I wrote a few scripts for working with ElasticSearch in a production environment. It includes exporting metrics to Graphite and Cacti. There is also a Nagios monitoring check which is very configurable. We use these utilities to keep track of the performance and health of our various clusters including the logging cluster. I'll be updating that in the next few days to include my logstash index maintenance script.

As you write your data to the log cluster, ElasticSearch is creating Lucence indexes of the log messages in the background. There is a buffer of incoming documents and based on your settings, that data is flushed to a Lucene index. Lucene indexes are expensive to create/update, but fast to search. This means a single shard may contain hundreds of Lucence indexes, often referred to as segments. These segments can each be searched quickly, but only one can be processed per thread. This can begin to have negative effect on performance. We have seen a 10% degradation in search speed with indexes with 20+ segments.
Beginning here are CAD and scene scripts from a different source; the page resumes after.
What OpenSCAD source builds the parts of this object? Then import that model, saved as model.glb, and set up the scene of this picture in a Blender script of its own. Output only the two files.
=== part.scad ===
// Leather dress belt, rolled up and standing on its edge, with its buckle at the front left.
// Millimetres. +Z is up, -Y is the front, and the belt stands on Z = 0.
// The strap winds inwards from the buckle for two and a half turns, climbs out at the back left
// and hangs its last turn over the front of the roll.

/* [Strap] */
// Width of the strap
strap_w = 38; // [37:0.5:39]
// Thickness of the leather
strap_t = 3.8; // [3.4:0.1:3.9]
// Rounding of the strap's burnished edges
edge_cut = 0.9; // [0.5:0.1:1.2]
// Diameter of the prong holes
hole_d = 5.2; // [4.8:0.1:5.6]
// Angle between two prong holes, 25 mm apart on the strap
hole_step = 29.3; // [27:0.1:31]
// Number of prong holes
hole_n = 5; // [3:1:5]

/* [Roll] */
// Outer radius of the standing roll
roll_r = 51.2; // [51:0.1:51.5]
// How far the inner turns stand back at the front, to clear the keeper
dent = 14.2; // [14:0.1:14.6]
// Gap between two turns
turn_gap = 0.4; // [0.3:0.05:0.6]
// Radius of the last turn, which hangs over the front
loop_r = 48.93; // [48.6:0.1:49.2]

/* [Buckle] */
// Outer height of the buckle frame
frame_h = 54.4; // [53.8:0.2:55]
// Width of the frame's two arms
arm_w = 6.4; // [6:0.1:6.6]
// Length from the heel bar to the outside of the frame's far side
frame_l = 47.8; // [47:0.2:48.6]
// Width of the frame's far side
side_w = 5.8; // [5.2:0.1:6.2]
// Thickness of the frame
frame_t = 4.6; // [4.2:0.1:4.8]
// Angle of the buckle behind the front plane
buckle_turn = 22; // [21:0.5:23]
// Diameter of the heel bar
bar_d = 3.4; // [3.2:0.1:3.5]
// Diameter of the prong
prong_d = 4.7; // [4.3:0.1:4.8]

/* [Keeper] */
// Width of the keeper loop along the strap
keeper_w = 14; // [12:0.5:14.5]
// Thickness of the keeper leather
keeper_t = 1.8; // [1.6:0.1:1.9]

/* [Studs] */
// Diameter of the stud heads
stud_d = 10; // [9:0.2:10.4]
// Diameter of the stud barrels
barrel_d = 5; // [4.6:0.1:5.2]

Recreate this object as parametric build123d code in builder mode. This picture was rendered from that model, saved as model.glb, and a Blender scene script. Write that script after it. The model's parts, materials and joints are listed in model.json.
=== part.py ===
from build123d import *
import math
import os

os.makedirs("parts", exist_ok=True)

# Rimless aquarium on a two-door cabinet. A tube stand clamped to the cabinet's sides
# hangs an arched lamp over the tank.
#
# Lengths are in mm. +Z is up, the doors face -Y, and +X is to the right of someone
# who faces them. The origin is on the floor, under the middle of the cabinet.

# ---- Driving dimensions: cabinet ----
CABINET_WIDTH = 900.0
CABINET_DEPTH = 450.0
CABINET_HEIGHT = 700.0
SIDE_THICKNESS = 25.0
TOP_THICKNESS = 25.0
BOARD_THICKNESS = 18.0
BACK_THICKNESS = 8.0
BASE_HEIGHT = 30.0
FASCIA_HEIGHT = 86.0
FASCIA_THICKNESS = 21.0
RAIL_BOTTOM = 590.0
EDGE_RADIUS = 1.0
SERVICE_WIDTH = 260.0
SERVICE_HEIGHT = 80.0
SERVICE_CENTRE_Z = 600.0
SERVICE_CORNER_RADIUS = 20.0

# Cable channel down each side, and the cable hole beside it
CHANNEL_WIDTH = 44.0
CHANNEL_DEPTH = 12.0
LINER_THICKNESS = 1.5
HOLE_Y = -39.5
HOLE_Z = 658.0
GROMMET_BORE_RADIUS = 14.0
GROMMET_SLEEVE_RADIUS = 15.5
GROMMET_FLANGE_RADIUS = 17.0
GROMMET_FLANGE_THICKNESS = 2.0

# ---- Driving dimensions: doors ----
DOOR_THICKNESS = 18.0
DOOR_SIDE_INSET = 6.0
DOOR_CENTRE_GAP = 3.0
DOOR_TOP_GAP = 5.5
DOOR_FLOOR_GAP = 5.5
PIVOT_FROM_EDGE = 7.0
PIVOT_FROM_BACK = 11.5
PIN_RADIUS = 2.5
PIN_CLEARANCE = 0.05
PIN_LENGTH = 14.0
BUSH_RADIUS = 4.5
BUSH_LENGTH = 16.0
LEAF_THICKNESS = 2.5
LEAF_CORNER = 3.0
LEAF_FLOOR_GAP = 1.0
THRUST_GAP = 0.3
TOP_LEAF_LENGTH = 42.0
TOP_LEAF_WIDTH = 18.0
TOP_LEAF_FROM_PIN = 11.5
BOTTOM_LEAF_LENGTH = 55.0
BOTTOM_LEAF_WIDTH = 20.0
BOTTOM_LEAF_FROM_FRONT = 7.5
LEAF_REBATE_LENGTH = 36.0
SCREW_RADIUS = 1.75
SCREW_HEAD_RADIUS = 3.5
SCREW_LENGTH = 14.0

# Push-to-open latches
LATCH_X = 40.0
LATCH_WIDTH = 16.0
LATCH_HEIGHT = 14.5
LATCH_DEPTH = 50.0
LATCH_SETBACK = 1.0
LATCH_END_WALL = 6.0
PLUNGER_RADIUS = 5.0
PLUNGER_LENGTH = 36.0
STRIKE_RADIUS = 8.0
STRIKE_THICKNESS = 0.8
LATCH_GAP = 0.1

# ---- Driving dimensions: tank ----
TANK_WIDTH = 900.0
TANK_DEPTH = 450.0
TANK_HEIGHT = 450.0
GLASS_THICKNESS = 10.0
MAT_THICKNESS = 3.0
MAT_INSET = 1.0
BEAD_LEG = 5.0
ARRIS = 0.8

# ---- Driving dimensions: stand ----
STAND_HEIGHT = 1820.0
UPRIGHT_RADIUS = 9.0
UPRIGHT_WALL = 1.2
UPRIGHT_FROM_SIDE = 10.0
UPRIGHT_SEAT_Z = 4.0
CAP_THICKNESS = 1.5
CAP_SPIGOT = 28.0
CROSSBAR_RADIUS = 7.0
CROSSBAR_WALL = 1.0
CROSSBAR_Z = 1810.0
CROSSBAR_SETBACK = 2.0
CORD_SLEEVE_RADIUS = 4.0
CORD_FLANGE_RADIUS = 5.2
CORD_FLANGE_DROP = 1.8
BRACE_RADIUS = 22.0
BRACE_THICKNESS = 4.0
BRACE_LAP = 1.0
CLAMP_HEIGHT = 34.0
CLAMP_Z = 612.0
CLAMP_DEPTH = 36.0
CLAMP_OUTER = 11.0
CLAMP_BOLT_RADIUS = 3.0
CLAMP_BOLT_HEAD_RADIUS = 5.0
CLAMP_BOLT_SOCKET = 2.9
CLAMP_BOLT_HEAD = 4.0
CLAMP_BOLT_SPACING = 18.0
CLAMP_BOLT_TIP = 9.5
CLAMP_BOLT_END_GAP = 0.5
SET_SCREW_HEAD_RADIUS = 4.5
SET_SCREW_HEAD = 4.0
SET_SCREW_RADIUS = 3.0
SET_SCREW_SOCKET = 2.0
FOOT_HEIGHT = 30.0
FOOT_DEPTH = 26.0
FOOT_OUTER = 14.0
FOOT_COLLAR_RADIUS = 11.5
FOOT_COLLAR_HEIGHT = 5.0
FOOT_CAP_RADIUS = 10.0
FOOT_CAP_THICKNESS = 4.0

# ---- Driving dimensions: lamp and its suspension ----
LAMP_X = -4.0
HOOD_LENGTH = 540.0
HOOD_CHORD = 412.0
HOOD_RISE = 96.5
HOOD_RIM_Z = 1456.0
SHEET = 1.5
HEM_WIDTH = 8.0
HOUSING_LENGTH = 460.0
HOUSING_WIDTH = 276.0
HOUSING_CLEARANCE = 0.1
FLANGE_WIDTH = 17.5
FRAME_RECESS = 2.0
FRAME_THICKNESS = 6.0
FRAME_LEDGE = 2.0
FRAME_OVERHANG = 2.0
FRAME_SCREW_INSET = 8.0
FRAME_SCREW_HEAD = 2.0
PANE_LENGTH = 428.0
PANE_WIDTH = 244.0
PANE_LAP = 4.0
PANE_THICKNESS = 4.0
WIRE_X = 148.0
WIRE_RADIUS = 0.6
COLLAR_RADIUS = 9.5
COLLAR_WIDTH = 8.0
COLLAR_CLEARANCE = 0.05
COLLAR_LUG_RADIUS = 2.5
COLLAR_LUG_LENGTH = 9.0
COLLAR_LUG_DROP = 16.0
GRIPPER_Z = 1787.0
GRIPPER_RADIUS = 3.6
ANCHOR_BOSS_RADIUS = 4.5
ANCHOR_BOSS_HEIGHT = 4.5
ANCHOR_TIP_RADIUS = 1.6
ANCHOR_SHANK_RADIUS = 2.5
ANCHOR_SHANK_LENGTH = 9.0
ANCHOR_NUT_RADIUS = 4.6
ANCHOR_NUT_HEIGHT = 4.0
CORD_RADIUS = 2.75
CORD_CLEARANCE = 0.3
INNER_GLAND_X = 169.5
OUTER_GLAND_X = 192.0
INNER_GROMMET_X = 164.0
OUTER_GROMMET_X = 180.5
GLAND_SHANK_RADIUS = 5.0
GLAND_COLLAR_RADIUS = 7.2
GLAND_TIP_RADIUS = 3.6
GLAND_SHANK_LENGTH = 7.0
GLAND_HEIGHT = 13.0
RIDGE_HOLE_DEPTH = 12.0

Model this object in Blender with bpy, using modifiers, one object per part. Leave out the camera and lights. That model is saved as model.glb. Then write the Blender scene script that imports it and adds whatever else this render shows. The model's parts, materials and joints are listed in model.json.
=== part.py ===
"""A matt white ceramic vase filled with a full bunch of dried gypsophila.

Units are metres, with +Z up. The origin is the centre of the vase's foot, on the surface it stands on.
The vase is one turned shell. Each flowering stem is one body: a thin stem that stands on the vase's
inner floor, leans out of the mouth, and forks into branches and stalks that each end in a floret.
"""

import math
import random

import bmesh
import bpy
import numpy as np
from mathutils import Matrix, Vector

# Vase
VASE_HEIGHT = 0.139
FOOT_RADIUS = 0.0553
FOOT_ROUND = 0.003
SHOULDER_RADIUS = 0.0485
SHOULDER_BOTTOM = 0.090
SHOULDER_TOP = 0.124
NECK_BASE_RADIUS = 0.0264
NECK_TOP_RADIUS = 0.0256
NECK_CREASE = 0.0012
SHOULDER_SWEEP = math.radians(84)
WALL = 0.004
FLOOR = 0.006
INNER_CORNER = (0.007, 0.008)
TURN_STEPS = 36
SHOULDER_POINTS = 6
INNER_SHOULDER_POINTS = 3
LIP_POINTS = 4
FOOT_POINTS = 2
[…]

Luckily, ElasticSearch provides an API for optimizing the Lucene segments. You shouldn't optimize an index that's currently indexing data. The new data will just create more segments on those shards. So how do we know that we're done writing to an index? Well, if you remember, I recommended using daily indexes. This means, you can run a cron job daily (or hourly) to check for any indexes with yesterday's date or older and make sure they're optimized (or max_num_segments = 1). If you've chosen some other schema for creating index names, you've just created more work for yourself.

Future explorations

This post is substantially longer than I expected. I'm just scratching the surface on the design and implementation of ElasticSearch clusters for logging data. My cluster will be moving from development into production soon (thought it currently provides production functionality). When I do, I'm going to face some additional challenges and I have a notebook full of ideas on how to structure indexes and the cluster to handle the load and some of the privacy-related problems that arise when you suddenly provide simple, fast access to massive amounts of data.